“What’s a good night for Dave to come over for Vinyl Night?” I asked my wife Sandy recently.
She rolled her eyes magnificently and exclaimed “Vinyl Night? There is no good night for Vinyl Night!”
And why did she say that? Because when my excellent pal Dave comes over for Vinyl Night, as he does once or twice a year, we listen to a genre of music that Sandy, to say the least, hates. “I don’t consider it to be music,” she explained to me succinctly during dinner not long ago. Understood.
And you know what? Boatloads of people would agree with her, but they can’t, because most folks have never experienced this kind of music. Don’t know that it exists. Here’s what I’m talking about: On Vinyl Nights, Dave and I gorge on jazz of the avant-garde variety. The wild and aggressive type in which melody often is minimal and screeching horns and thrashing drums are the norm. The type that might well be described as seismic in quality and in effect, as will become apparent.
Free jazz. That’s the name that has stuck to this fringe music which began to emerge in the mid-1950s. And liberating it is. The musicians are free to roam far and wide. And the music opens the minds and loosens the emotional chains of those listeners who like it, such as Dave and I, tossing us around like hold-on-for-your-lives roller coaster riders.
Sandy relented and Dave ended up coming over on a Wednesday night, because that was when she had plans to watch a lot of prime time television in the upstairs bedroom. Dave and I, in the living room, would be free to crank up the stereo system’s volume as high as we might. Turns out that wasn’t a good idea.
In preparation for each Vinyl Night I head to the basement room where my most prized possession resides: my vinyl album collection. I’ve got a ton of albums. Lots of musical styles. Never got rid of any of them, one of the smart calls I’ve made in life. On the afternoon of this most recent occasion I walked to the shelves holding the discs and made the selections for that evening’s Vinyl Night. Albums by Jimmy Lyons, Roswell Rudd, Grachan Moncur III, Art Ensemble Of Chicago, Archie Shepp, John Carter/Bobby Bradford, and Albert Ayler. Household names, no? As always, Dave and I would listen to one side of each album.
Dave arrived around 8:00 PM. Sandy gave him a hug and walked upstairs, not to be seen again for a couple of hours. I placed side one of Jimmy Lyons’ Other Afternoons (recorded in 1969) on the turntable and an evening of fun, then mayhem, began. Jimmy Lyons no longer is with us, but his recordings live on with force. And force is what soon blew through the stereo speakers in my living room. The title track, Other Afternoons, began calmly enough. Didn’t take long however for alto saxophonist Lyons and his cohorts to wail and fly as though demons were on their tails and gaining fast (click here to listen). That’s when Dave and I thought we heard the sounds of wood and plaster creaking a bit more than they should in an old house. We put those thoughts out of our minds.

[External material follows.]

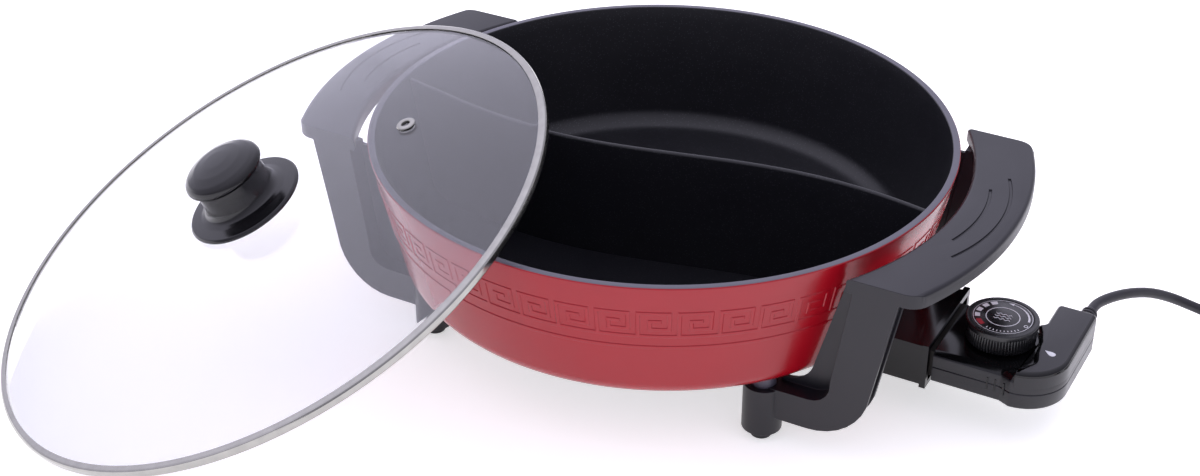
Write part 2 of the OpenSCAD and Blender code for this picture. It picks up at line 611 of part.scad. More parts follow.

Several albums later a firestorm hit the turntable, Archie Shepp’s The Magic Of Ju-Ju (recorded in 1967). The title song, occupying all of side one, made Other Afternoons sound like a wimp. Shepp, whose career began in the early 1960s and who is alive and kicking, hit the ground at Usain Bolt speed, screaming on his tenor saxophone for 18 minutes over a drumming cacophony (click here to listen). I was amazed, mesmerized and kind of in a daze. Dave too. That’s the power of Shepp. We definitely heard those creaking sounds again, some rumbling ones also, but put them out of our minds.
The problems became undeniable a couple of albums after Shepp’s. Tenorman Albert Ayler, long gone, went stratospheric at around the six minute mark of Spirits Rejoice (recorded in 1966), which takes up all of side three on The Village Concerts double album (click here to listen). My house couldn’t take it any longer. Plaster started falling from the living room ceiling. The living room floorboards began to buckle and give way. Good things weren’t happening upstairs either. Sandy came running down the stairs. “I really, really hate this music,” she yelled as she and I and Dave bolted out the front door. We stood in disbelief on the sidewalk as Sandy’s and my suburban home dropped to the ground. The house’s descent took a long time and was extremely jarring, just like the saxophone, trumpet and other instrumental solos that Dave and I grooved to on that most infamous of Vinyl Nights.
The next day I called my Allstate agent. I described the bizarre situation to her. She said, “You’re out of luck, Neil. Your homeowners policy specifically prohibits you from playing any free jazz above the 80-decibel level. Allstate isn’t going to pay you a cent. We may be the ‘you’re in good hands’ people, like our logo says, but we’re not fools like you!”